Incompletions occur whenever an issue isn't sufficiently addressed in a way that both partners feel that it is, at least for the time being, settled. This doesn't necessarily mean that it is resolved and reconciled once and for all, but rather there is a sense of acceptance of things as they are and that there are no unspoken feelings such as resentment or disappointment that are being withheld.
When an incompletion doesn't get addressed in an open and timely way, it impairs our ability to experience deep connection, intimacy, and empathy in our relationship. Like an undisposed bucket of garbage in the kitchen, the longer it sits there, the more foul-smelling it becomes. Many of us, in our efforts to avoid the risk of opening up a potential can of worms choose instead to build up a tolerance to the smell of decay rather than take out the trash. Developing this tolerance has the effect of diminishing the motivation to clean things up. And the vicious circle remains unbroken.
Getting complete requires the willingness to risk upsetting the applecart, something that we are more inclined to risk if we trust that we can repair any harm or damage that is caused or exposed in the process. If we are inexperienced in the skillful management of differences, we're not likely to have much confidence that the process is likely to lead to a successful outcome. That's all the more reason to learn more about handling incompletions. Although there may be some uncomfortable moments in the process of acknowledging that which is unfinished, we are much more likely to become more skilled in this work by addressing issues directly when they arise, than by avoidance.
Here are some guidelines for addressing incompletions that you may find useful.
1. Acknowledge to your partner that you have an incompletion. This can take the form of a simple statement such as "There's something that I feel unfinished about and I'd like to speak with you about it. Is this a good time?"
2. If they say "no," seek to create agreement to create a time that will be convenient for both of you. (note: Be specific and make sure that you both have an adequate amount of time available to do the matter justice. Assume that the conversation will take longer than you think it should)
If your partner says "yes," go to step 3.
3. State your intention in having the conversation. It should be something that will ultimately benefit you both, such as "My hope in having us both address my concern is that I can feel more complete and that we can both experience greater trust and understanding with each other."
4. Provide your partner some guidance that will help him to know how he can best support you in this process, such as: "It would be helpful to me if you can just let me explain to you what I'm feeling and needing without interrupting me. I don't feel that I've been successful at making my feelings and concerns clear and I'd like to try again. When I'm done, I'd like to hear your response and I'll do my best to understand your take on things. I really appreciate your willingness to have this conversation with me now."
5. Express your feelings, needs, and concerns and make any requests that you would like your partner to respond to. Try to speak in terms of your experience, as this will diminish the likelihood that your partner will feel blamed or judged and will be less likely to become defensive. If he does become defensive or interrupts you, ask him if he can let you finish and that you'll be able to be much more open to what he is saying after you feel that he's heard you.
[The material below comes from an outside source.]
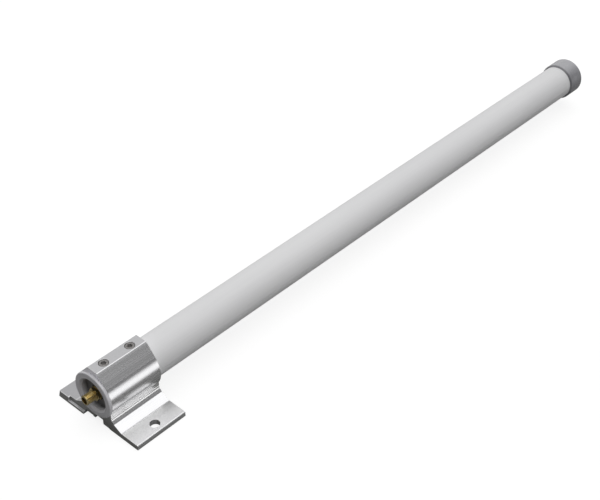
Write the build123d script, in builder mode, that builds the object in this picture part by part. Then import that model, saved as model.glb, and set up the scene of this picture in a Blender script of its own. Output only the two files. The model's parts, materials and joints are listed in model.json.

6. When he responds, show him the same respect that you've asked him to give you by listening attentively, not just to his words, but also the feelings that underlie them as well, and try to resist the temptation to "correct" him if he says anything that you disagree with. Keep in mind that not disagreeing with someone does not necessarily mean that you agree with him.
7. Go back and forth until you reach a point at which it feels that the energy between the two of you has lightened up and you both feel more relaxed, understood, and hopeful. An incompletion doesn't have to be absolutely resolved in order to create a positive outcome. Some incompletions require many conversations before they become reconciled to the full satisfaction of both partners.
If you hit an impasse that despite your best efforts becomes intractable, rather than trying to push through it, take a break in the conversation or agree to resume the dialogue at another time, after you both have reaffirmed your intentions.
8. Regardless of the outcome, thank your partner for joining you in your commitment to deepen the quality of trust and understanding in the relationship.
This is admittedly an abbreviated version of the process of getting complete; you'll learn a lot more in making the effort by noticing the consequences of your interactive patterns. To the best of your ability try to be respectful, non-judgmental, non-blaming, and responsible in your words. Most of us are much more sensitive to blame, judgment and criticism than we seem to others to be. The less defensive and reactive you can be, the more open your partner is likely to be.
Becoming more skilled in the process of getting complete is a great way to break the habit of avoidance and one of the best things that you can do for your relationship. There is a learning curve to the process, but it doesn't take a genius to master it. You might as well go for it. You've got nothing to lose but your incompletions!